Nature was a huge help to me when I was recovering from my mental health. Being outdoors felt like an escape from my empty, uncertain reality. I could surround myself with beauty, inhale the heady fragrance of tree blossom and allow my mind to wander as I walked through the long grass.
As the pressures of a perfect summer slipped away, I then fell in love with Fall. The colours of the falling leaves, the crunch beneath my feet, the cosiness of scarves to protect me from the elements.
I walked and ran a great deal while I was navigating my mental health, and as the seasons changed so too did I. Nature seemed to echo my experiences as the colours changed and the leaves descended. Mostly, I resonated with the loss. The trees were losing something so very beautiful, yet they let it go so freely. I sympathised with them. I too felt like I was losing something; the hopes and dreams of the early months with my new babies. Like the leaves beneath my feet, the moments I had curated in my mind now lay crumpled and crushed as the reality of maternal mental health took hold. But in the acknowledgement of loss, I felt peace and acceptance. Not only was I letting go of my romantic ideals, I was also letting go of the pressure to be, to act and to feel a certain way.

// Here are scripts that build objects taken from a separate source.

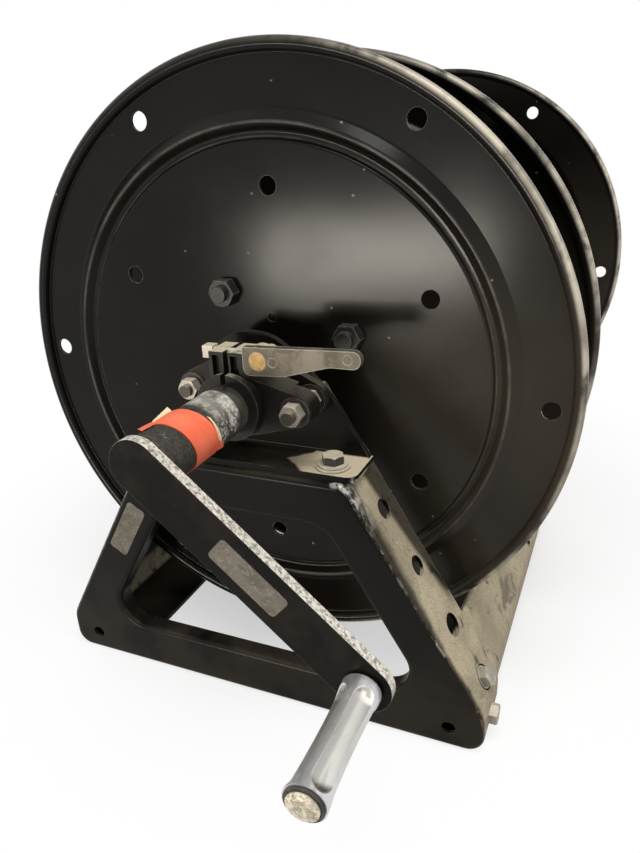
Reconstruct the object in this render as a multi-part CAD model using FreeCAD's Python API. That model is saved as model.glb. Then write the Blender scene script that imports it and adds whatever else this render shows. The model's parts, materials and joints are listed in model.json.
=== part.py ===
import FreeCAD, Part
import math
import os
from FreeCAD import Vector

# Hand-cranked hose reel with a divided drum, in millimetres.
# X runs to the right as seen from the crank, Y from the crank end to the inlet end, Z up.
# Pieces are modelled about the drum's axis and lifted by axis_height when they are written.
# Places along Y are given as an outward distance from the rim of the nearer outer flange.

# Drum
axis_height = 258.0
flange_diameter = 457.2
drum_span = 502.9
narrow_bay = 115.1
flange_sheet = 2.0
rim_radius = 4.5
middle_depth = 3.0
groove_depth = 6.0
ridge_depth = 1.0
band_depth = 6.0
band_width = 41.6
band_slope = 7.0
ridge_width = 2.5
ridge_slope = 4.5
groove_width = 3.5
groove_slope = 2.5
outer_hole_inset = 21.6
outer_hole_angle = -2.1
inner_hole_inset = 28.6
inner_hole_angle = 27.9
flange_hole_radius = 6.6
flange_hole_count = 6
witness_hole_radius = 3.5
witness_hole_circle = 46.0
witness_hole_angle = 88.0
core_radius = 89.0
core_sheet = 2.0

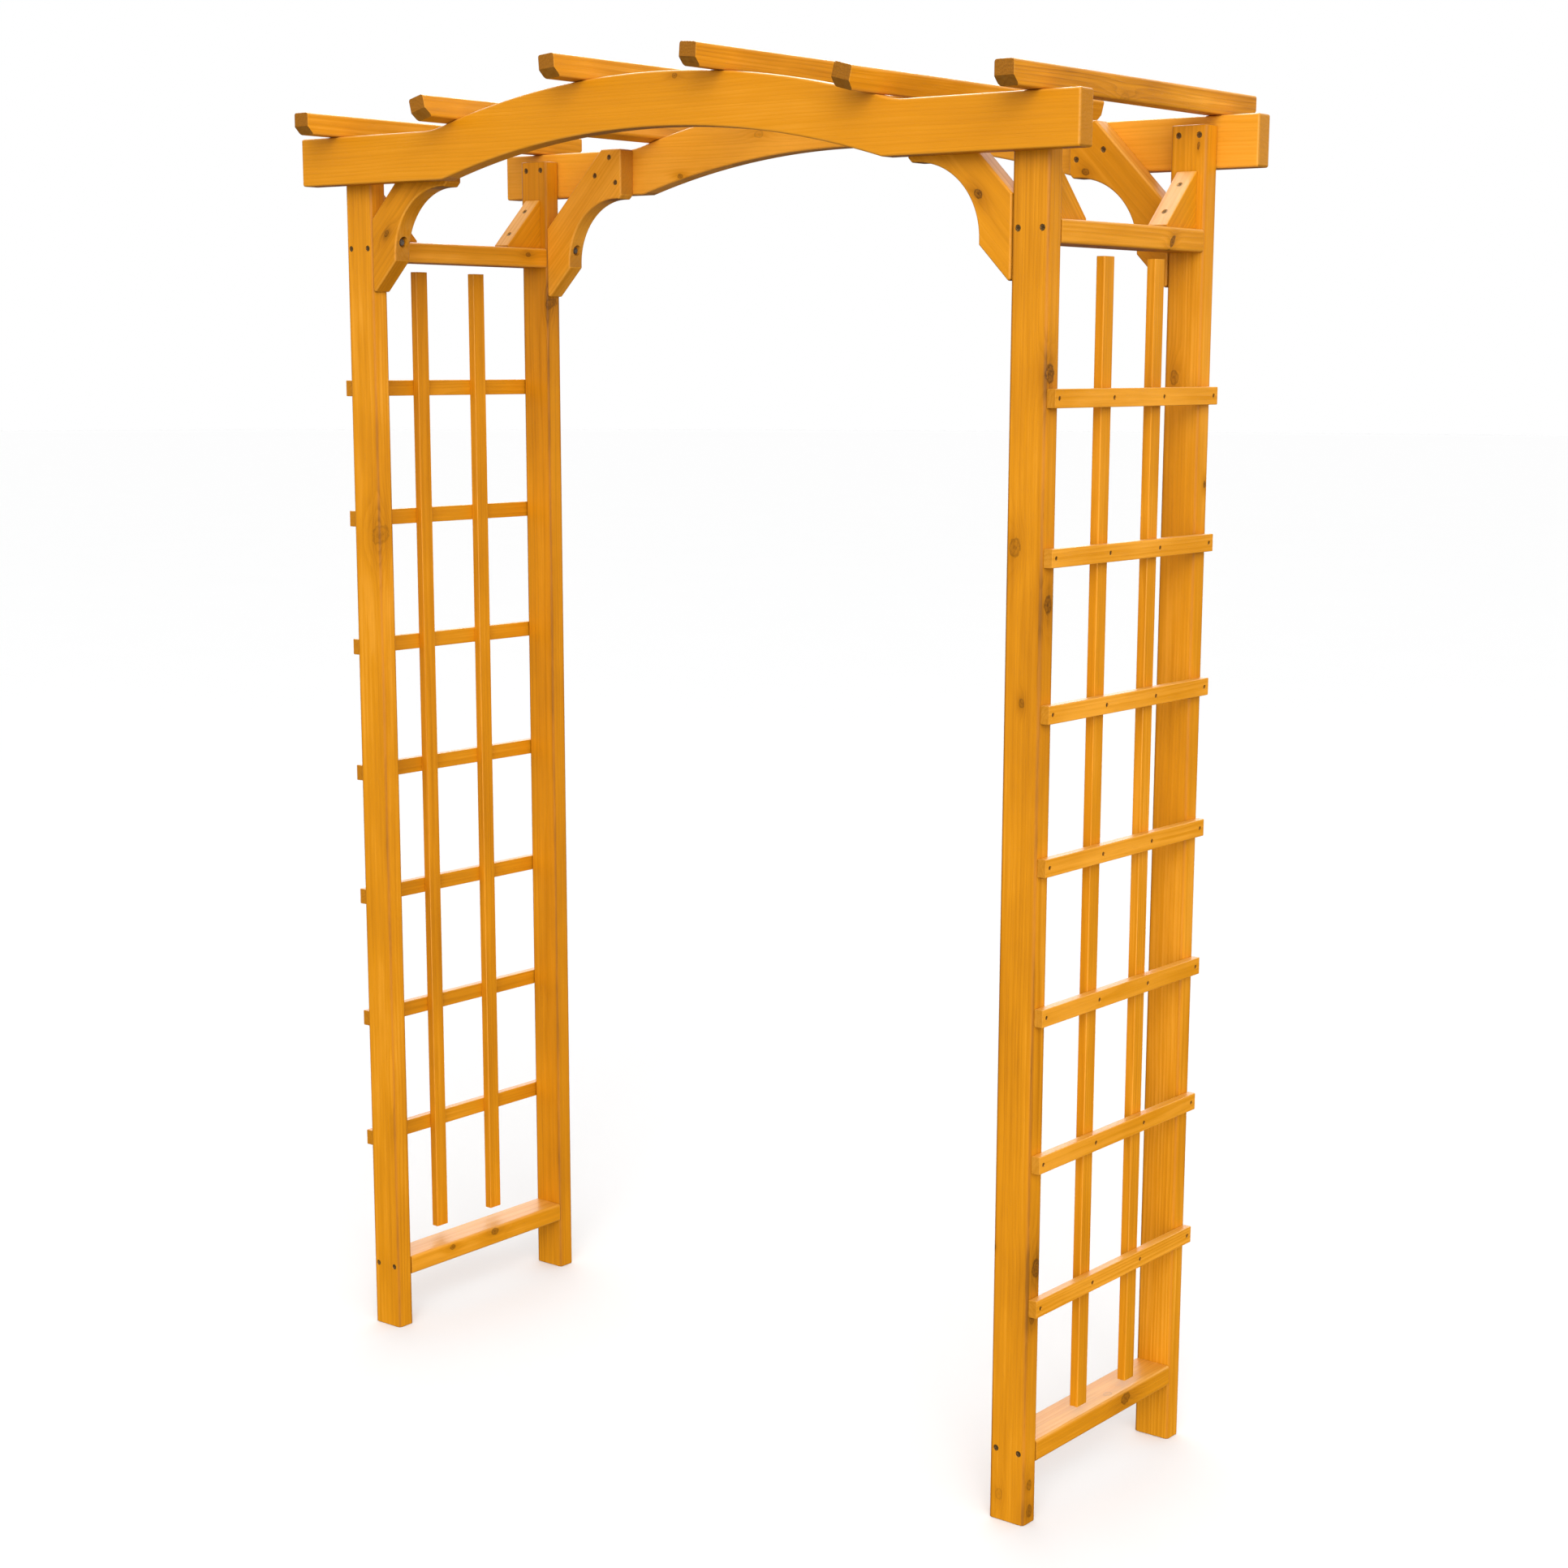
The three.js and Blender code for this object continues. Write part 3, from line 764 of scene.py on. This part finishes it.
beams = {
    "ease": 0.0036,
    "corner": 0.0037,
    "endDepth": 0.077,
    "crownDepth": 0.080,
    "rise": 0.061,
    "lowerShoulder": 0.200,  # from a post's inner face to where the underside lifts
    "upperShoulder": 0.180,
    "fillet": 0.150,
    "heart": {"front": (0.16, 0.055), "rear": (0.16, -0.03)},  # of the tree, from the beam's middle
    "knots": {
        "front_beam": [((0.057, -0.261, 2.127), (0, 1, 0.1), 0.0035, 0.7)],
        "rear_beam": [((-0.178, 0.2275, 2.085), (0, 1, 0.1), 0.0060, 0.35),
                      ((-0.3525, 0.2275, 2.023), (0, 1, 0), 0.0040, 0.8)],
    },
}


def arcOver(halfSpan, base, rise):
    # the circle through both ends of a span and a crown above its middle
    radius = (halfSpan ** 2 + rise ** 2) / (2 * rise)
    return radius, base + rise - radius, math.asin(halfSpan / radius)


def beamCurves():
    # underside and top of the level ends, the circles under and over the arch, the middle and the turn of
    # the fillet between arch and level end, and half the beam's length
    low, high, middle, size = boxOf("front_beam")
    bottom = low[2]
    top = bottom + beams["endDepth"]
    lower = arcOver(arch["inner"] - beams["lowerShoulder"], bottom, beams["rise"])
    crown = bottom + beams["rise"] + beams["crownDepth"]
    upper = arcOver(arch["inner"] - beams["upperShoulder"], top, crown - top)
    height = top + beams["fillet"] - upper[1]
    filletX = math.sqrt((upper[0] + beams["fillet"]) ** 2 - height ** 2)
    return bottom, top, lower, upper, filletX, math.atan2(filletX, height), size[0] / 2


def beamTopAt(x):
    # height of the top: the upper circle in the middle, then the fillet, then level
    bottom, top, lower, upper, filletX, turn, half = beamCurves()
    reach = np.abs(x)
    crown = upper[1] + np.sqrt(np.maximum(upper[0] ** 2 - reach ** 2, 0))
    hollow = top + beams["fillet"] - np.sqrt(np.maximum(beams["fillet"] ** 2 - (filletX - reach) ** 2, 0))
    return np.where(reach <= upper[0] * math.sin(turn), crown, np.where(reach >= filletX, top, hollow))


def makeBeam(end):
    # the outline runs along the underside, up the right end, back over the arch and down the left end
    low, high, middle, size = boxOf(end + "_beam")
    bottom, top, lower, upper, filletX, turn, half = beamCurves()
    quarter = math.pi / 2
    under = arc((0, lower[1]), lower[0], quarter + lower[2], quarter - lower[2], 49)
    rightFillet = arc((filletX, top + beams["fillet"]), beams["fillet"], -quarter, -quarter - turn, 7)
    over = arc((0, upper[1]), upper[0], quarter - turn, quarter + turn, 49)
    leftFillet = arc((-filletX, top + beams["fillet"]), beams["fillet"], -quarter + turn, -quarter, 7)
    corner = [beams["corner"]]
    outline = np.concatenate([[(-half, bottom)], under, [(half, bottom), (half, top)],
                              rightFillet[:-1], over, leftFillet[1:], [(-half, top)]])
    radii = np.concatenate([corner, 0 * under[:, 0], corner * 2, 0 * rightFillet[:-1, 0], 0 * over[:, 0],
                            0 * leftFillet[1:, 0], corner])
    piece = cutTimber(end + "_beam_timber", roundOff(outline, radii), size[1], beams["ease"],
                      [axisX, axisZ, axisY], (0, middle[1], 0))
    drill(piece, [holeCutter(*hole) for hole in holesIn.get(end + "_beam", [])])
    finishTimber(piece, axisX, axisZ, beams["knots"][end + "_beam"], beams["heart"][end], 0.5, 0.5)


cornerBraces = {
    "ease": 0.0034,
    "corner": 0.0036,
    "width": 0.087,
    "reach": 0.178,
    "drop": 0.008,
    "heel": 0.055,
    "flat": 0.008,
    "hollow": 0.107,  # radius of the inner edge
    "nose": 0.007,
    "screws": [(0.151, 2.058), (0.117, 2.028), (0.165, 2.015)],
    "knots": {
        "front_left": [((-0.603, -0.2275, 1.916), (0, 1, 0), 0.0040, 1.0)],
        "rear_right": [((0.490, 0.194, 1.996), (1, 1, 0.1), 0.0042, 0.9)],
        "front_right": [((0.582, -0.2275, 1.941), (0.3, 1, 0.4), 0.0050, 1.0)],
    },
}


def braceOutline():
    # drawn from the post's inner face: first number away from the post, second the height
    b = cornerBraces
    bottom, top = beamCurves()[:2]
    lap = bottom - b["drop"]
    centre = (b["heel"] + b["hollow"], lap - b["hollow"])
    tip = centre[1] - b["flat"] - b["heel"]
    outer = tip + b["width"] * math.sqrt(2)
    curve = arc(centre, b["hollow"], math.pi / 2, math.pi, 29)
    corners = np.concatenate([
        [(0, tip), (0, outer), (top - outer, top), (b["reach"], top), (b["reach"], lap + b["nose"]),
         (b["reach"] - b["nose"], lap)], curve, [(b["heel"], centre[1] - b["flat"])]])
    radii = np.concatenate([[b["corner"]] * 6, 0 * curve[:, 0], [b["corner"]]])
    return corners, radii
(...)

Winter is typically a time for rest, and after wrestling into Autumn, this season felt so welcome. As the branches became bare, my soul was laid bare, seemingly empty of everything. At times I felt like I was just going through the motions of life and wondering what was next. But I now see that the rest was necessary, because you cannot build a strong canopy on broken branches. As nature rested, so did my soul, and when the warm spring sun peeked through the clouds and the first crocuses peeped from the soil, I was ready. My fallow season enabled me to spring forward, to see buds begin to bloom, to enjoy my babies and find myself all over again.